Wheat clear of diseases

Rick Cartwright is beginning to feel a little like the Maytag repairman. Cartwright, a plant pathologist for the Cooperative Extension Service, University of Arkansas, would normally be busy this time of year advising county agents and farmers how to fight diseases in the wheat crop. About a dozen diseases can be a problem in Arkansas wheat, but they're almost a no-show this season.

“This is the cleanest, most disease-free wheat crop I've ever seen. It's really depressing,” Cartwright says with a laugh. “The only disease in the state of any significance is on Gary Huitink's no-till test plots at Keiser in Mississippi County.” Huitink is an Arkansas Extension agricultural engineer.

Cartwright suspects the weather has a lot to do with it. He said helpful weather factors include a dry fall, a cold winter and a relatively warm, dry spring, so far. “That has reduced our fungicide use down to a livable level,” he said.

Cartwright has detected some septoria leaf blotch in wheat, but it's low on affected plants so it's not really a problem. There was a small problem with soilborne virus diseases earlier in the season, but during the current warm spell, the wheat has grown out of it.

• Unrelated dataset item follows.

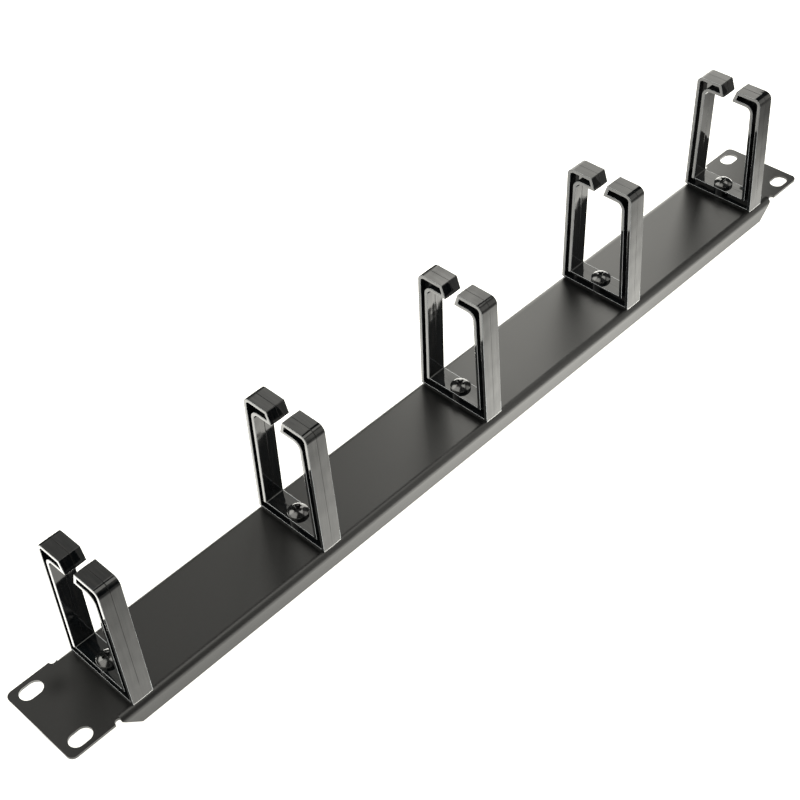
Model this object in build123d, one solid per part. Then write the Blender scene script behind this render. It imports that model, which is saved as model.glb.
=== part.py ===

What a difference a year makes, Cartwright noted. “We had a major stripe rust epidemic in April last year. The contrast between last year and this year is pretty dramatic. So far, we haven't had any type of rust reported in Arkansas. Last year, stripe rust affected 250,000 to 300,000 acres of wheat.”

Last year's wheat crop as a whole was a bin-buster, despite disease, Cartwright said. He said William Johnson, Arkansas Extension wheat agronomist, thinks the yields this year may be off about 10 percent because of rain in February. A few farmers have plowed up their wheat.

“The one blessing is that farmers probably won't have to use a fungicide. Last year, Arkansas farmers used a record amount of fungicide. The cheapest, effective fungicide costs $14 an acre with application. At $2.50 a bushel, farmers have to make good yields to make up for that expensive input.”

Lamar James is an Extension communications specialist with the University of Arkansas.